Anconas are relatively mellow and flexible when it comes to
their dominance behavior and they usually just don’t care about dominance very
much. Even the least dominant Ancona is usually happy
and full of self-esteem, is a respected member of the flock, and lays
well. (The lease dominant Harlequin is
often picked upon and depressed and doesn’t bath or lay much of anything. Campbells
are somewhere in between.)
Anconas tend to be gently and tolerant toward smaller or
younger ducks. I have introduced a baby
flock to the adult flock at about 6 weeks.

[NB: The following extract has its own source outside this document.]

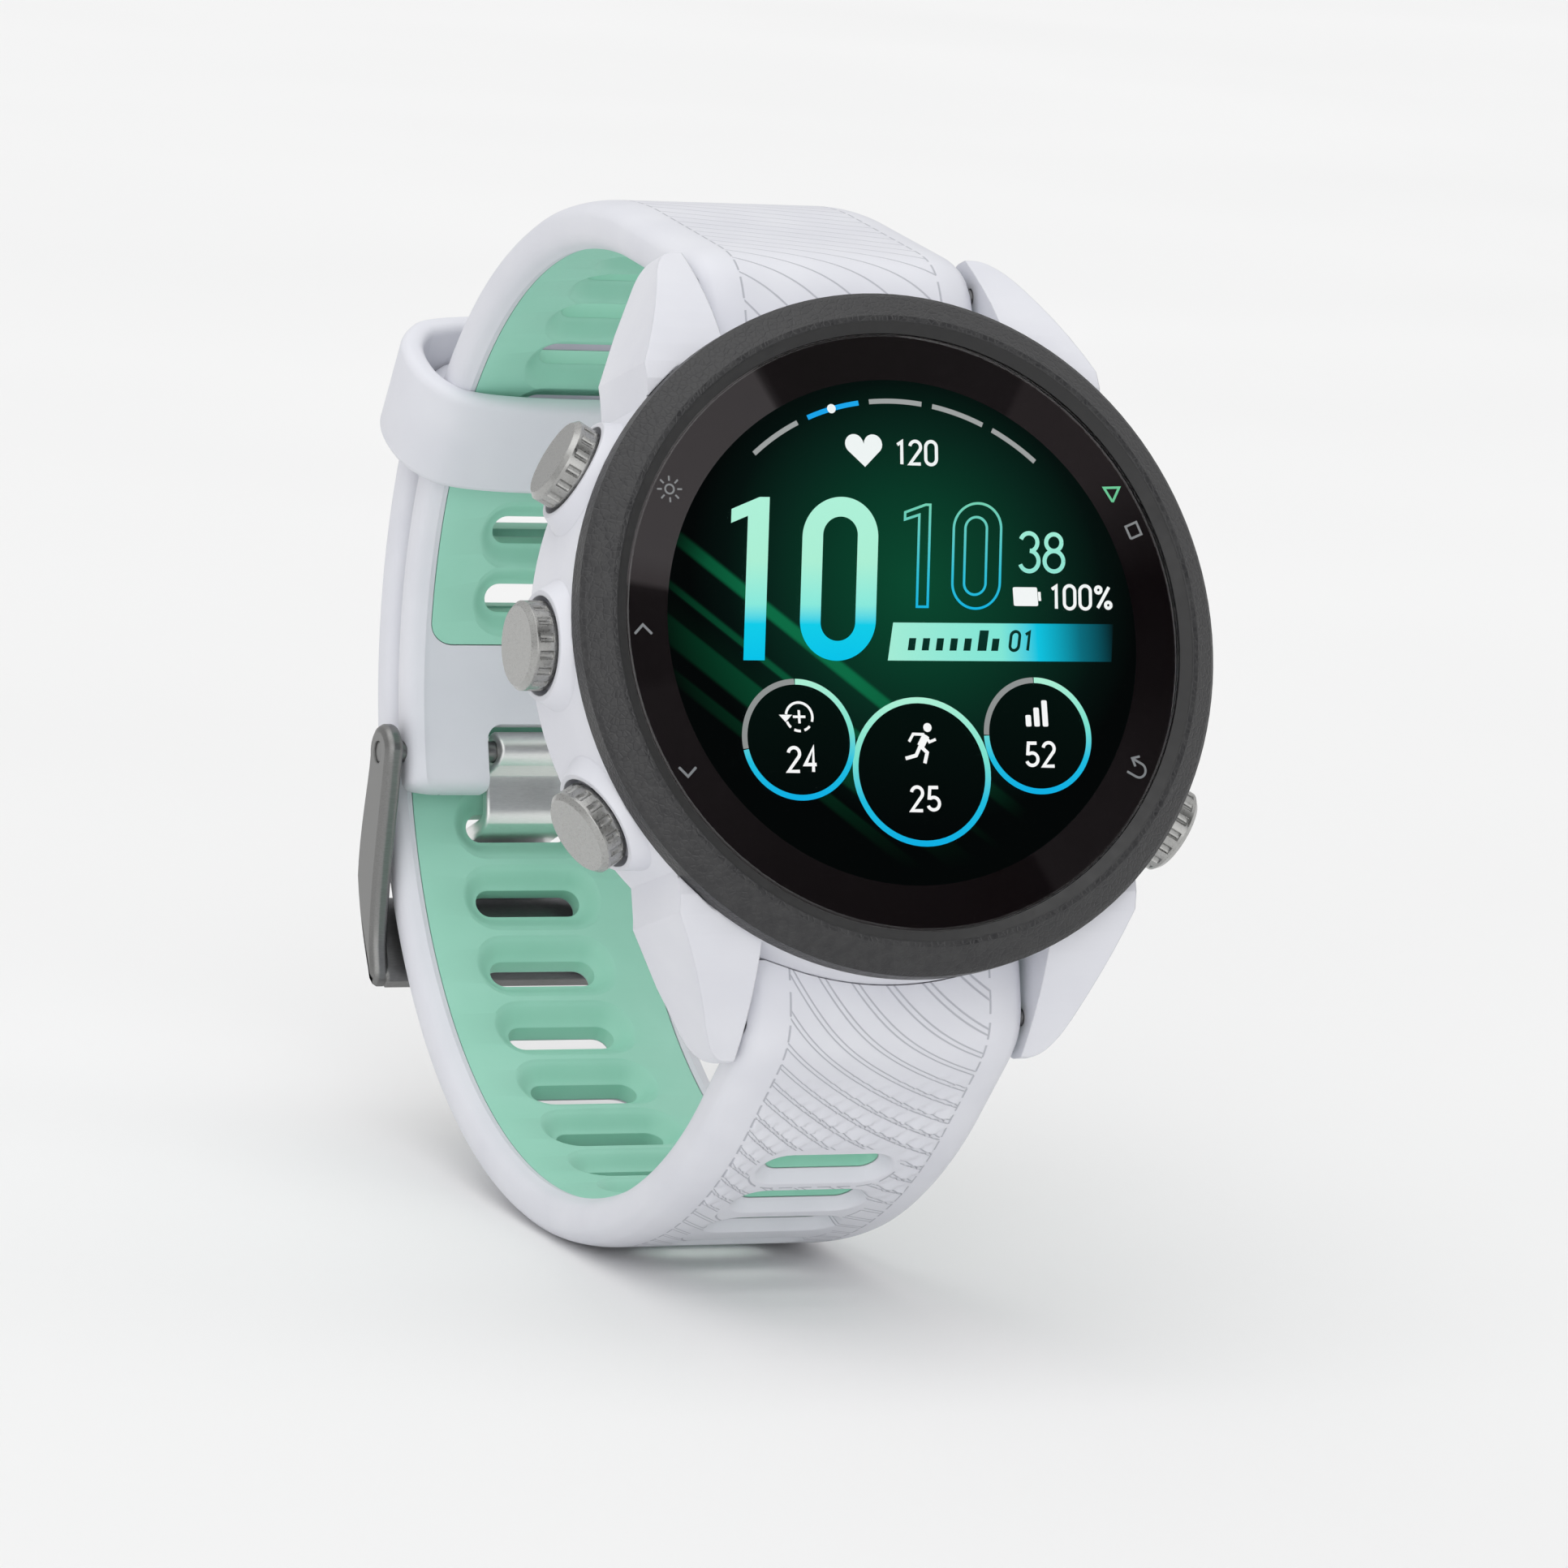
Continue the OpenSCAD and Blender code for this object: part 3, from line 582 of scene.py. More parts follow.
# a turning arrow with a plus: hours to recover
turn_x, turn_z, turn_r = -7.3, -5.2, 0.86
stroke(white, arc(turn_x, turn_z, turn_r, 170, -20, 20), 0.15)
for start in (200, 245, 290):
    stroke(white, arc(turn_x, turn_z, turn_r, start, start + 28, 6), 0.15)
white.plate([(turn_x - 1.3, turn_z + 0.12), (turn_x - 0.46, turn_z + 0.12), (turn_x - 0.9, turn_z - 0.32)],
            PICTURE, PICTURE + PICTURE_T)
stroke(white, [(turn_x - 0.4, turn_z), (turn_x - 0.02, turn_z), (turn_x + 0.4, turn_z)], 0.15)
stroke(white, [(turn_x, turn_z - 0.4), (turn_x, turn_z + 0.4)], 0.15)
# rising bars: fitness
for i, tall in enumerate((0.7, 1.15, 1.6)):
    left = 7.6 + i * 0.56
    white.plate(rounded_box(left, -5.75, left + 0.36, -5.75 + tall, 0.08, 3), PICTURE, PICTURE + PICTURE_T)
picture_piece("picture_white", white, white_paint)

# banner with the day of the week as bars, and the date
banner = Shape()
banner.plate([(-1.24, -1.76), (13.62, -1.76), (13.92, 0.55), (-0.72, 0.55)], PICTURE + 0.012, PICTURE + 0.035)
BANNER_RUN = [(0.0, "#a8f3dc"), (0.5, "#84ecdc"), (0.66, "#10c8e6"), (0.85, "#0b6f80"), (1.0, "#06181a")]
banner_paint = lit("banner_light", BANNER_RUN, -1.2, 13.9, "X")
picture_piece("picture_banner", banner, banner_paint)
day = Shape()
BAR_FOOT, BAR_SLOPE, TODAY = -1.14, 0.22, 5
for i in range(7):
    left = 0.1 + i * 0.92
    tall = 1.25 if i == TODAY else 0.75
    wide = 0.6 if i == TODAY else 0.46
    lean_by = tall * BAR_SLOPE
    day.plate([(left, BAR_FOOT), (left + wide, BAR_FOOT), (left + wide + lean_by, BAR_FOOT + tall),
               (left + lean_by, BAR_FOOT + tall)], PICTURE, PICTURE + PICTURE_T)
number(day, "01", 6.75, -1.2, 1.35, 0.19, 0.2, 0.2)
picture_piece("picture_date", day, dark_paint)

# the five-part gauge
for i, (start, end) in enumerate(((130.4, 116.0), (112.9, 98.5), (95.6, 81.5), (78.6, 64.6), (61.8, 48.3))):
    gauge = Shape()
    stroke(gauge, arc(0.05, 0, GAUGE_R, start, end, 16), 0.3)
    picture_piece(f"picture_gauge_{i + 1}", gauge, blue_paint if i == 1 else grey_paint)

# three round counters: dark face, ring, and grey unused part
# name: middle x and z, radius, width, and the angle at which the grey part ends
rings = {"left": (-7.42, -6.58, 3.5, 0.34, 190.0), "middle": (0.5, -8.52, 4.35, 0.36, 90.0),
         "right": (8.33, -6.32, 3.4, 0.34, 180.0)}
face_paint = lit("counter_face", [(0.0, "#020606"), (1.0, "#03110d")], -12.0, -3.0)
for name, (cx, cz, r, wide, grey_to) in rings.items():
    face = Shape()
    face.plate(arc(cx, cz, r - wide / 2, 0, 354, 59), PICTURE + 0.024, PICTURE + 0.04)
    picture_piece(f"picture_{name}_face", face, face_paint)
    run = [(0.0, AQUA), (0.3, "#22c3e6"), (0.6, "#7fe8d4"), (1.0, MINT)]
    paint = lit(f"{name}_ring_light", run, cz - r, cz + r)
    colour_ring = Shape()
    stroke(colour_ring, arc(cx, cz, r, grey_to - 360, 90, 64), wide)
    picture_piece(f"picture_{name}_ring", colour_ring, paint)
    if grey_to > 90:
        grey = Shape()
        stroke(grey, arc(cx, cz, r, 91, grey_to - 1, 24), wide)
        picture_piece(f"picture_{name}_rest", grey, grey_paint)


def on_ring(shape, angle, lines, width, turned=0.0):
    """Draws strokes at an angle on the printed ring; turned spins them about their own middle."""
    cx, cz = LABEL_R * cosd(angle), LABEL_R * sind(angle)
    c, s = cosd(turned), sind(turned)
    for line in lines:
        stroke(shape, [(cx + x * c - z * s, cz + x * s + z * c) for x, z in line], width)


# signs beside the buttons: a lamp, two chevrons, start and stop, and a way back. They are printed, yet made
# to glow, so their brightness is painted light.
LABEL_R = 17.0
signs = Shape()
rays = [arc(0, 0, 0.5, a, a, 1)[:1] + arc(0, 0, 0.8, a, a, 1)[:1] for a in range(0, 360, 45)]
on_ring(signs, 150, [arc(0, 0, 0.28, 0, 360, 20)] + rays, 0.11)
on_ring(signs, 180, [[(-0.55, -0.25), (0.0, 0.3), (0.55, -0.25)]], 0.15)
on_ring(signs, -150, [[(-0.55, 0.25), (0.0, -0.3), (0.55, 0.25)]], 0.15)
on_ring(signs, 22, [[(-0.4, -0.4), (0.4, -0.4), (0.4, 0.4), (-0.4, 0.4), (-0.4, -0.41)]], 0.14, 22)
on_ring(signs, -29.4, [[(-0.5, -0.45), (0.15, -0.45)] + arc(0.15, 0.0, 0.45, -80, 80, 12) + [(-0.5, 0.45)],
                       [(-0.15, 0.8), (-0.55, 0.45), (-0.15, 0.1)]], 0.14, -29)
# the signs glow: painted light, not lit by the lamps
picture_piece("button_signs", signs, lit("sign_light", [(0.0, "#7d8184"), (1.0, "#8a8c8d")], -15.0, 15.0))
start_sign = Shape()
on_ring(start_sign, 31, [[(-0.4, -0.5), (-0.4, 0.5), (0.5, 0.0), (-0.4, -0.51)]], 0.15, 31)
# the start sign glows green too: painted light
picture_piece("start_sign", start_sign, lit("start_light", [(0.0, "#62b98c"), (1.0, "#79d8a4")], 6.0, 11.0))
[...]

The babies usually make tentative dominance threats to the adults by
marching toward them (tentatively) and thrusting out their necks and
bills. The adults usually take a causal
step backward. (“OK. You’ve “won” And
congrats on your first effort to communicate with us.”) It usually takes the baby flock a couple
weeks to figure out that they actually aren’t dominant to the bigger ducks and
should be at least a little respectful.
My Anconas came from Holderread’s originally. For the last few years, I’ve been selecting
specifically for free-range laying characteristics. I select for good layers, especially for good
winter layers, big egg size, early laying (so birds can be released early in
the morning when the foraging is best), and “nestiness,” that is, tendency to
lay in nests instead of all over. (Eggs
outside nests are more likely to get stained or cracked.) I’ve also selected so as to increase the
proportion of layers of green eggs.
Green eggs are fun, and have at least some of them in each dozen makes
the eggs more distinctive when it comes to sales. I’ve also been selecting for longevity of
lay. All the drakes in my flock are
descendents of birds who laid well, laid in winter, laid big eggs early in the
morning, and laid those eggs in the nests, and who did that for years.